The company needed time to “regroup and reset,” said its owner Heather Thomason.

Owner and head butcher Heather Thomason at Primal Supply's Brewerytown location in October 2020.
Owner and head butcher Heather Thomason at Primal Supply's Brewerytown location in October 2020.Read moreJOSE F. MORENO / Staff Photographer

The butcher Primal Supply will reopen its Brewerytown shop on Thursday, Sept. 16, about a month after owner Heather Marold Thomason announced that her three retail locations would take a “summer break” to allow for “a regroup and reset.”

Thomason said Primal’s South Philadelphia location would reopen soon to customers but said the Fishtown pop-up location would not return.

The break was necessary, she said. “I don’t think that people are talking enough about the reality of the pandemic on small businesses right now.”

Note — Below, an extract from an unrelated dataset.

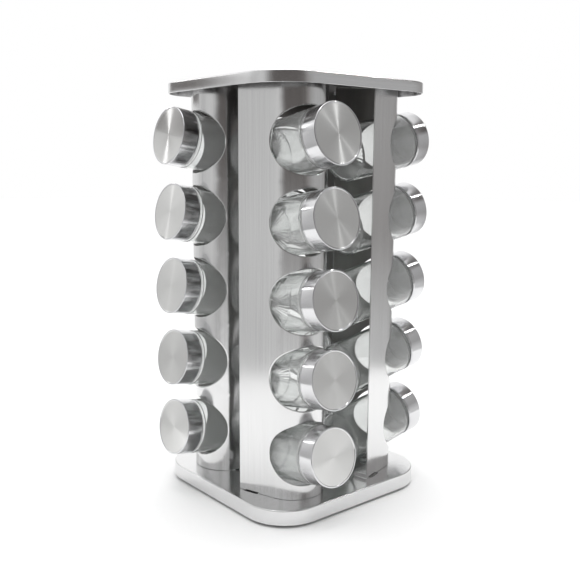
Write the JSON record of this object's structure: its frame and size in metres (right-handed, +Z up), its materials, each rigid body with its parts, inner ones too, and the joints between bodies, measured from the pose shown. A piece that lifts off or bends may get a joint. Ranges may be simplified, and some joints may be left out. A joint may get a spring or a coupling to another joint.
{
  "type": "rotating spice rack",
  "caption": "Square steel tower spice rack on a turntable: sloped glass jars with steel screw caps held in round holes of four bent panels between two rounded plates.",
  "frame": {"origin": "on the surface the feet stand on, on the turning axis", "axes": "+Z up along the turning axis; the front column of jars faces -Y, the right column +X"},
  "size_m": [0.2212, 0.2212, 0.3725],
  "materials": {
    "plate_steel": "satin",
    "panel_steel": "semi-polished, vertical grain",
    "cap_steel": "circular brushed face, polished skirt",
    "jar_glass": "clear, slightly green",
    "bearing_steel": "zinc plated",
    "rubber": "matt"
  },
  "bodies": {
    "stand": {"turntable_lower_plate": "bearing_steel", "pivot_rivet": "bearing_steel", "foot_pad_1": "rubber", "foot_pad_2": "rubber", "foot_pad_3": "rubber", "foot_pad_4": "rubber"},
    "ball_cage": {"ball_cage": "bearing_steel"},
    "carousel": {"base_plate": "plate_steel", "top_plate": "plate_steel", "turntable_upper_plate": "bearing_steel", "turntable_screw_1": "bearing_steel", "turntable_screw_2": "bearing_steel", "turntable_screw_3": "bearing_steel", "turntable_screw_4": "bearing_steel", "panel_front": "panel_steel", "panel_right": "panel_steel", "panel_back": "panel_steel", "panel_left": "panel_steel"},
    "jar_front_1": {"jar_front_1": "jar_glass"},
    "cap_front_1": {"cap_front_1": "cap_steel"},
    "jar_front_2": {"jar_front_2": "jar_glass"},
    "cap_front_2": {"cap_front_2": "cap_steel"},
    "jar_front_3": {"jar_front_3": "jar_glass"},
    "cap_front_3": {"cap_front_3": "cap_steel"},
    "jar_front_4": {"jar_front_4": "jar_glass"},
    "cap_front_4": {"cap_front_4": "cap_steel"},
    "jar_front_5": {"jar_front_5": "jar_glass"},
    "cap_front_5": {"cap_front_5": "cap_steel"},
    "jar_right_1": {"jar_right_1": "jar_glass"},
    "cap_right_1": {"cap_right_1": "cap_steel"},
    "jar_right_2": {"jar_right_2": "jar_glass"},
    "cap_right_2": {"cap_right_2": "cap_steel"},
    "jar_right_3": {"jar_right_3": "jar_glass"},
    "cap_right_3": {"cap_right_3": "cap_steel"},
    "jar_right_4": {"jar_right_4": "jar_glass"},
    "cap_right_4": {"cap_right_4": "cap_steel"},
    "jar_right_5": {"jar_right_5": "jar_glass"},
    "cap_right_5": {"cap_right_5": "cap_steel"},
    "jar_back_1": {"jar_back_1": "jar_glass"},
    "cap_back_1": {"cap_back_1": "cap_steel"},
    "jar_back_2": {"jar_back_2": "jar_glass"},
    "cap_back_2": {"cap_back_2": "cap_steel"},
    "jar_back_3": {"jar_back_3": "jar_glass"},
    "cap_back_3": {"cap_back_3": "cap_steel"},
    "jar_back_4": {"jar_back_4": "jar_glass"},
    "cap_back_4": {"cap_back_4": "cap_steel"},
    "jar_back_5": {"jar_back_5": "jar_glass"},
    "cap_back_5": {"cap_back_5": "cap_steel"},
    "jar_left_1": {"jar_left_1": "jar_glass"},
    "cap_left_1": {"cap_left_1": "cap_steel"},
    "jar_left_2": {"jar_left_2": "jar_glass"},
    "cap_left_2": {"cap_left_2": "cap_steel"},
    "jar_left_3": {"jar_left_3": "jar_glass"},
    "cap_left_3": {"cap_left_3": "cap_steel"},
    "jar_left_4": {"jar_left_4": "jar_glass"},
    "cap_left_4": {"cap_left_4": "cap_steel"},
    "jar_left_5": {"jar_left_5": "jar_glass"},
    "cap_left_5": {"cap_left_5": "cap_steel"}
  },
  "joints": [
    {"name": "carousel_spin", "type": "hinge", "parent": "stand", "child": "carousel", "pos_m": [0, 0, 0], "axis": [0, 0, 1], "continuous": true},
    {"name": "ball_cage_spin", "type": "hinge", "parent": "stand", "child": "ball_cage", "pos_m": [0, 0, 0], "axis": [0, 0, 1], "continuous": true},
    {"name": "jar_front_1_slide", "type": "slide", "parent": "carousel", "child": "jar_front_1", "axis": [0, -0.9848, 0.1736], "range_m": [0, 0.09]},
    {"name": "cap_front_1_lift", "type": "slide", "parent": "jar_front_1", "child": "cap_front_1", "axis": [0, -0.9848, 0.1736], "range_m": [0, 0.02]},
    {"name": "jar_front_2_slide", "type": "slide", "parent": "carousel", "child": "jar_front_2", "axis": [0, -0.9848, 0.1736], "range_m": [0, 0.09]},
    {"name": "cap_front_2_lift", "type": "slide", "parent": "jar_front_2", "child": "cap_front_2", "axis": [0, -0.9848, 0.1736], "range_m": [0, 0.02]},
    {"name": "jar_front_3_slide", "type": "slide", "parent": "carousel", "child": "jar_front_3", "axis": [0, -0.9848, 0.1736], "range_m": [0, 0.09]},
    {"name": "cap_front_3_lift", "type": "slide", "parent": "jar_front_3", "child": "cap_front_3", "axis": [0, -0.9848, 0.1736], "range_m": [0, 0.02]},
    {"name": "jar_front_4_slide", "type": "slide", "parent": "carousel", "child": "jar_front_4", "axis": [0, -0.9848, 0.1736], "range_m": [0, 0.09]},
    {"name": "cap_front_4_lift", "type": "slide", "parent": "jar_front_4", "child": "cap_front_4", "axis": [0, -0.9848, 0.1736], "range_m": [0, 0.02]},
    {"name": "jar_front_5_slide", "type": "slide", "parent": "carousel", "child": "jar_front_5", "axis": [0, -0.9848, 0.1736], "range_m": [0, 0.09]},
    {"name": "cap_front_5_lift", "type": "slide", "parent": "jar_front_5", "child": "cap_front_5", "axis": [0, -0.9848, 0.1736], "range_m": [0, 0.02]},
    {"name": "jar_right_1_slide", "type": "slide", "parent": "carousel", "child": "jar_right_1", "axis": [0.9848, 0, 0.1736], "range_m": [0, 0.09]},
    {"name": "cap_right_1_lift", "type": "slide", "parent": "jar_right_1", "child": "cap_right_1", "axis": [0.9848, 0, 0.1736], "range_m": [0, 0.02]},
    {"name": "jar_right_2_slide", "type": "slide", "parent": "carousel", "child": "jar_right_2", "axis": [0.9848, 0, 0.1736], "range_m": [0, 0.09]},
    {"name": "cap_right_2_lift", "type": "slide", "parent": "jar_right_2", "child": "cap_right_2", "axis": [0.9848, 0, 0.1736], "range_m": [0, 0.02]},
    {"name": "jar_right_3_slide", "type": "slide", "parent": "carousel", "child": "jar_right_3", "axis": [0.9848, 0, 0.1736], "range_m": [0, 0.09]},
    {"name": "cap_right_3_lift", "type": "slide", "parent": "jar_right_3", "child": "cap_right_3", "axis": [0.9848, 0, 0.1736], "range_m": [0, 0.02]},
    {"name": "jar_right_4_slide", "type": "slide", "parent": "carousel", "child": "jar_right_4", "axis": [0.9848, 0, 0.1736], "range_m": [0, 0.09]},
    {"name": "cap_right_4_lift", "type": "slide", "parent": "jar_right_4", "child": "cap_right_4", "axis": [0.9848, 0, 0.1736], "range_m": [0, 0.02]},
    {"name": "jar_right_5_slide", "type": "slide", "parent": "carousel", "child": "jar_right_5", "axis": [0.9848, 0, 0.1736], "range_m": [0, 0.09]},
    {"name": "cap_right_5_lift", "type": "slide", "parent": "jar_right_5", "child": "cap_right_5", "axis": [0.9848, 0, 0.1736], "range_m": [0, 0.02]},
    {"name": "jar_back_1_slide", "type": "slide", "parent": "carousel", "child": "jar_back_1", "axis": [0, 0.9848, 0.1736], "range_m": [0, 0.09]},
    {"name": "cap_back_1_lift", "type": "slide", "parent": "jar_back_1", "child": "cap_back_1", "axis": [0, 0.9848, 0.1736], "range_m": [0, 0.02]},
    {"name": "jar_back_2_slide", "type": "slide", "parent": "carousel", "child": "jar_back_2", "axis": [0, 0.9848, 0.1736], "range_m": [0, 0.09]},
    {"name": "cap_back_2_lift", "type": "slide", "parent": "jar_back_2", "child": "cap_back_2", "axis": [0, 0.9848, 0.1736], "range_m": [0, 0.02]},
    {"name": "jar_back_3_slide", "type": "slide", "parent": "carousel", "child": "jar_back_3", "axis": [0, 0.9848, 0.1736], "range_m": [0, 0.09]},
    {"name": "cap_back_3_lift", "type": "slide", "parent": "jar_back_3", "child": "cap_back_3", "axis": [0, 0.9848, 0.1736], "range_m": [0, 0.02]},
    {"name": "jar_back_4_slide", "type": "slide", "parent": "carousel", "child": "jar_back_4", "axis": [0, 0.9848, 0.1736], "range_m": [0, 0.09]},
    {"name": "cap_back_4_lift", "type": "slide", "parent": "jar_back_4", "child": "cap_back_4", "axis": [0, 0.9848, 0.1736], "range_m": [0, 0.02]},
    {"name": "jar_back_5_slide", "type": "slide", "parent": "carousel", "child": "jar_back_5", "axis": [0, 0.9848, 0.1736], "range_m": [0, 0.09]},
    {"name": "cap_back_5_lift", "type": "slide", "parent": "jar_back_5", "child": "cap_back_5", "axis": [0, 0.9848, 0.1736], "range_m": [0, 0.02]},
    {"name": "jar_left_1_slide", "type": "slide", "parent": "carousel", "child": "jar_left_1", "axis": [-0.9848, 0, 0.1736], "range_m": [0, 0.09]},
    {"name": "cap_left_1_lift", "type": "slide", "parent": "jar_left_1", "child": "cap_left_1", "axis": [-0.9848, 0, 0.1736], "range_m": [0, 0.02]},
    {"name": "jar_left_2_slide", "type": "slide", "parent": "carousel", "child": "jar_left_2", "axis": [-0.9848, 0, 0.1736], "range_m": [0, 0.09]},
    {"name": "cap_left_2_lift", "type": "slide", "parent": "jar_left_2", "child": "cap_left_2", "axis": [-0.9848, 0, 0.1736], "range_m": [0, 0.02]},
    {"name": "jar_left_3_slide", "type": "slide", "parent": "carousel", "child": "jar_left_3", "axis": [-0.9848, 0, 0.1736], "range_m": [0, 0.09]},
    {"name": "cap_left_3_lift", "type": "slide", "parent": "jar_left_3", "child": "cap_left_3", "axis": [-0.9848, 0, 0.1736], "range_m": [0, 0.02]},
    {"name": "jar_left_4_slide", "type": "slide", "parent": "carousel", "child": "jar_left_4", "axis": [-0.9848, 0, 0.1736], "range_m": [0, 0.09]},
    {"name": "cap_left_4_lift", "type": "slide", "parent": "jar_left_4", "child": "cap_left_4", "axis": [-0.9848, 0, 0.1736], "range_m": [0, 0.02]},
    {"name": "jar_left_5_slide", "type": "slide", "parent": "carousel", "child": "jar_left_5", "axis": [-0.9848, 0, 0.1736], "range_m": [0, 0.09]},
    {"name": "cap_left_5_lift", "type": "slide", "parent": "jar_left_5", "child": "cap_left_5", "axis": [-0.9848, 0, 0.1736], "range_m": [0, 0.02]}
  ],
  "couplings": [
    {"joint": "ball_cage_spin", "follows": "carousel_spin", "ratio": 0.5}
  ]
}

As a whole-animal butchery that serves retail customers and restaurants, Primal is a direct link in the food chain. “When the pandemic first hit, we closed everything and we launched a new [online] business within a week,” she said. “It was really important to us to keep giving access to the food that we worked so hard to build up a supply chain for.”

The stores quickly reopened, as they were deemed essential businesses. Home delivery was added.

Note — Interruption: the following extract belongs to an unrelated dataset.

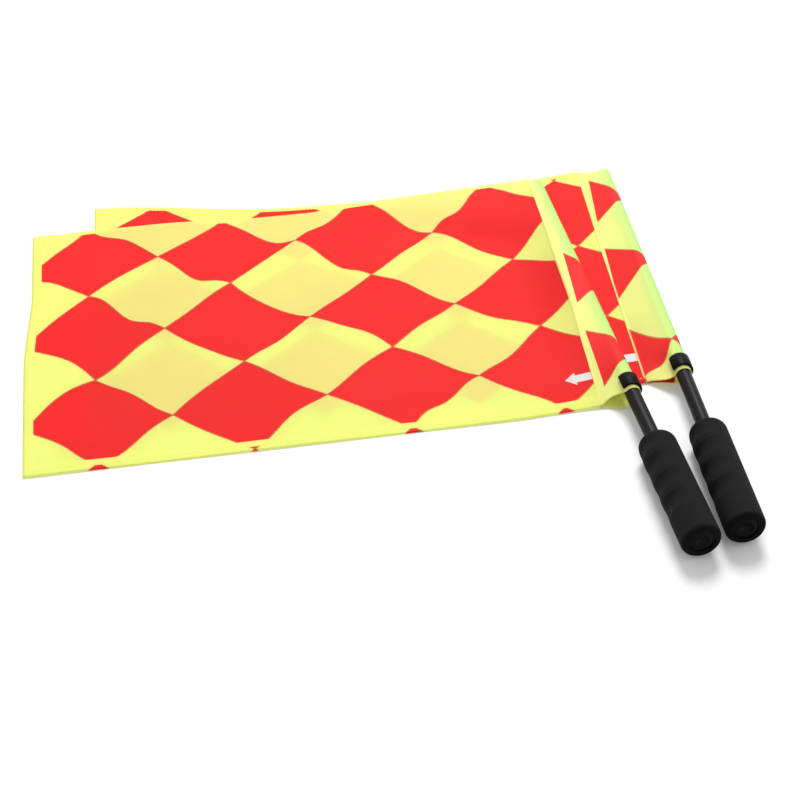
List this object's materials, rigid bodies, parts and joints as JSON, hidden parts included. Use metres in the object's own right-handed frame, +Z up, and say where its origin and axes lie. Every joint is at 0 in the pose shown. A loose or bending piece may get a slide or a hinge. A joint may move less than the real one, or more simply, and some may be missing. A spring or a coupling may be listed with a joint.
{
  "type": "linesman flag pair",
  "caption": "Two soccer linesman flags, one lying on the other: red and yellow diamond cloth on a swivelling black pole in a foam handle.",
  "frame": {"origin": "middle of the base of the bounding box, on the surface that the pair lies on", "axes": "+Z up, +X along the flags from the fly ends towards the poles, +Y along the poles from the handles towards the tips"},
  "size_m": [0.5456, 0.529, 0.0333],
  "materials": {
    "black_tube": "satin black lacquered thin-walled tube",
    "black_foam": "matt closed-cell foam, fine grain",
    "black_plastic": "moulded black plastic, slight sheen",
    "white_nylon": "plain turned nylon, hidden inside the handle",
    "flag_cloth": "plain-woven polyester printed with red diamonds on fluorescent yellow"
  },
  "bodies": {
    "rear_handle": {"rear_foam_grip": "black_foam", "rear_handle_liner": "black_plastic", "rear_butt_cap": "black_plastic", "rear_thrust_washer": "white_nylon"},
    "rear_flag": {"rear_pole_tube": "black_tube", "rear_tip_cap": "black_plastic", "rear_pole_end_stop": "white_nylon", "rear_cloth_clip": "black_plastic", "rear_pole_sleeve": "flag_cloth", "rear_flag_field": "flag_cloth"},
    "front_handle": {"front_foam_grip": "black_foam", "front_handle_liner": "black_plastic", "front_butt_cap": "black_plastic", "front_thrust_washer": "white_nylon"},
    "front_flag": {"front_pole_tube": "black_tube", "front_tip_cap": "black_plastic", "front_pole_end_stop": "white_nylon", "front_cloth_clip": "black_plastic", "front_pole_sleeve": "flag_cloth", "front_flag_field": "flag_cloth"}
  },
  "joints": [
    {"name": "rear_swivel", "type": "hinge", "parent": "rear_handle", "child": "rear_flag", "pos_m": [0.26522, 0.23258, 0.0069], "axis": [0.0419, 0.9989, -0.0224], "range_deg": [-180, 0]},
    {"name": "front_lift", "type": "slide", "parent": "rear_handle", "child": "front_handle", "axis": [0, 0, 1], "range_m": [0, 0.15]},
    {"name": "front_swivel", "type": "hinge", "parent": "front_handle", "child": "front_flag", "pos_m": [0.19773, 0.22558, 0.00785], "axis": [-0.0232, 0.9995, -0.02], "range_deg": [0, 140]}
  ]
}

But Thomason said 18 months of “running a million miles an hour” left her no time to stop and think. Employees needed to be cross-trained. “What started as a dedicated pivot started to feel like constant twists and turns,” she said.

She and her staff “kept showing up every day, even though everyone was secretly scared all the time,” she said. “In the back of everybody’s mind was, ‘could I get COVID?’” Primal’s staff, which is 100% vaccinated, had no reported cases, she said.

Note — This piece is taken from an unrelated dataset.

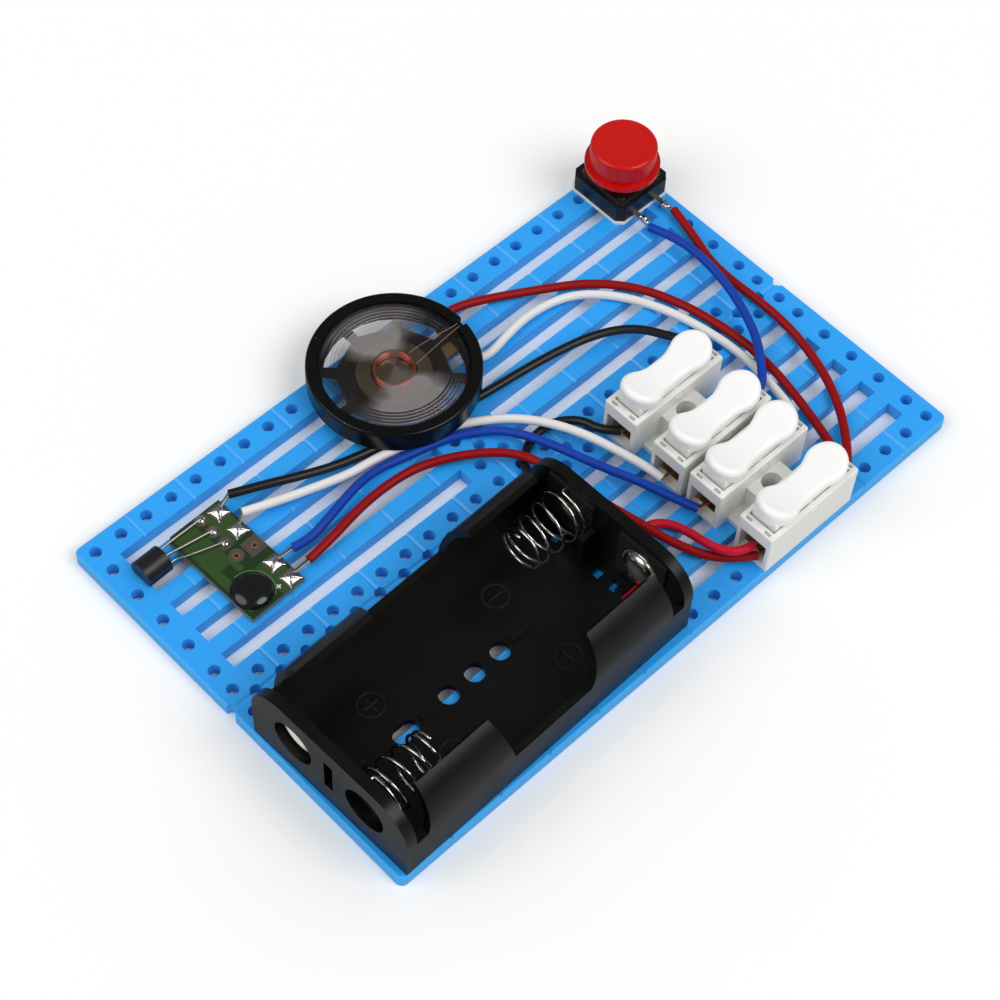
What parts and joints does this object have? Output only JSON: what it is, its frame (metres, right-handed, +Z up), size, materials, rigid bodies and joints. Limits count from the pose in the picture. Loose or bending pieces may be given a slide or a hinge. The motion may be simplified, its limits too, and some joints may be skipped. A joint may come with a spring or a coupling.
{
  "type": "electric bell demonstrator",
  "caption": "Pierced mounting plate with a battery box, small speaker, sound board, push switch and spring wire connectors joined by loose hook-up wires.",
  "frame": {"origin": "middle of the plate's underside, centre of the four corner peg holes", "axes": "+Z up out of the plate, +X along its long side towards the push switch, +Y towards the speaker's edge"},
  "size_m": [0.1208, 0.0795, 0.0188],
  "materials": {
    "blue_plastic": "satin moulded plastic",
    "black_box": "glossy moulded plastic",
    "black_rim": "glossy moulded plastic",
    "clear_film": "clear film",
    "steel": "bare steel",
    "magnet": "nickel plated",
    "copper": "enamelled copper",
    "tag_board": "laminate",
    "green_board": "lacquered laminate",
    "epoxy": "poured resin",
    "solder": "bright solder",
    "black_body": "moulded resin",
    "tinned": "tinned",
    "nickel": "nickel plated",
    "foam_pad": "foam tape",
    "black_base": "moulded plastic",
    "switch_steel": "pressed sheet",
    "black_stem": "moulded plastic",
    "red_cap": "glossy moulded plastic",
    "white_case": "satin moulded plastic",
    "white_rocker": "satin moulded plastic",
    "spring_strip": "spring strip",
    "contact_strip": "contact strip",
    "cover_black": "cable cover",
    "cover_white": "cable cover",
    "cover_blue": "cable cover",
    "cover_red": "cable cover",
    "cover_pink": "cable cover",
    "strand": "tinned copper strands"
  },
  "bodies": {
    "base": {"base_plate": "blue_plastic", "battery_box": "black_box", "negative_contact": "nickel", "positive_contact": "nickel", "bridge_contact": "nickel", "battery_spring_far": "nickel", "battery_spring_near": "nickel", "speaker_frame": "black_rim", "speaker_diaphragm": "clear_film", "speaker_yoke": "steel", "speaker_magnet": "magnet", "pole_plate": "steel", "speaker_terminal_board": "tag_board", "speaker_solder": "solder", "coil_leads": "copper", "circuit_board": "green_board", "epoxy_blob": "epoxy", "board_solder": "solder", "transistor_body": "black_body", "transistor_leads": "tinned", "switch_pad": "foam_pad", "switch_base": "black_base", "switch_cover": "switch_steel", "switch_dome": "switch_steel", "switch_pins": "tinned", "switch_solder": "solder", "connector_housing_back": "white_case", "connector_housing_front": "white_case", "clamp_spring_1": "spring_strip", "contact_bar_1": "contact_strip", "clamp_spring_2": "spring_strip", "contact_bar_2": "contact_strip", "clamp_spring_3": "spring_strip", "contact_bar_3": "contact_strip", "clamp_spring_4": "spring_strip", "contact_bar_4": "contact_strip", "wire_black_board": "cover_black", "wire_white_board": "cover_white", "wire_blue_board": "cover_blue", "wire_red_board": "cover_red", "wire_red_speaker": "cover_red", "wire_white_speaker": "cover_white", "wire_black_battery": "cover_black", "wire_red_battery": "cover_pink", "wire_blue_switch": "cover_blue", "wire_red_switch": "cover_red", "board_strands": "strand", "speaker_strands": "strand", "battery_strands": "strand", "switch_strands": "strand", "connector_strands": "strand"},
    "button": {"switch_plunger": "black_stem", "switch_cap": "red_cap"},
    "coil": {"voice_coil": "copper"},
    "rocker_body_1": {"rocker_1": "white_rocker"},
    "rocker_body_2": {"rocker_2": "white_rocker"},
    "rocker_body_3": {"rocker_3": "white_rocker"},
    "rocker_body_4": {"rocker_4": "white_rocker"}
  },
  "joints": [
    {"name": "rocker_tilt_1", "type": "hinge", "parent": "base", "child": "rocker_body_1", "pos_m": [0.0264, -0.00495, 0.0102], "axis": [0, 1, 0], "range_deg": [-5, 5], "stiffness_Nm_per_rad": 0.05},
    {"name": "rocker_tilt_2", "type": "hinge", "parent": "base", "child": "rocker_body_2", "pos_m": [0.0264, -0.01555, 0.0102], "axis": [0, 1, 0], "range_deg": [-5, 5], "stiffness_Nm_per_rad": 0.05},
    {"name": "rocker_tilt_3", "type": "hinge", "parent": "base", "child": "rocker_body_3", "pos_m": [0.0264, -0.02345, 0.0102], "axis": [0, 1, 0], "range_deg": [-5, 5], "stiffness_Nm_per_rad": 0.05},
    {"name": "rocker_tilt_4", "type": "hinge", "parent": "base", "child": "rocker_body_4", "pos_m": [0.0264, -0.03405, 0.0102], "axis": [0, 1, 0], "range_deg": [-5, 5], "stiffness_Nm_per_rad": 0.05},
    {"name": "switch_press", "type": "slide", "parent": "base", "child": "button", "axis": [0, 0, -1], "range_m": [0, 0.0003], "stiffness_N_per_m": 6500, "deforming": ["switch_dome"]},
    {"name": "voice_coil_slide", "type": "slide", "parent": "base", "child": "coil", "axis": [0, 0, 1], "range_m": [-0.0003, 0.0003], "stiffness_N_per_m": 800, "deforming": ["speaker_diaphragm"]}
  ]
}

“I stuck my head up in July and looked around,” Thomason said. “I was like, ‘wow, we are twisted and bent and tired.’ I just needed to press pause for a second. And that was honestly a really hard decision for me to make. Everyone is counting on you and you have all these balls in the air. But I just really had to step back and look at the big picture and think that for the longevity of Primal, we just really needed to regroup and make a new business plan. Who are we now? And what do we need to be here in the long-term?”

She said she figured that late summer, when other businesses took time off and customers went on vacation, would be the right time to close the stores but still maintain online orders and the subscription service.

“I spent several weeks mapping how to responsibly slow down the train,” Thomason said. She contacted her farmers to put animal orders on hold. “I finally let all the stuff swirling around me settle for a second.” Some employees were furloughed; all but a few are returning, she said.

She and her staff spent last weekend cutting meat for the case at 1531 N. 31st St. in Brewerytown, which is Primal’s headquarters.

“What I’ve been trying to do is slowly, one step at a time, turn everything back on,” she said. “The weird thing for me is that everything’s changed so much and it’s still changing.”

Meanwhile, Thomason said the next milestone would be reopening the store at 1538 E. Passyunk Ave. “I’m going to have that place open as soon as possible,” she said. “There are a lot of people in that neighborhood that count on us, and the holiday season is coming. There’s 400 turkeys on the ground at Gobbler’s Ridge.”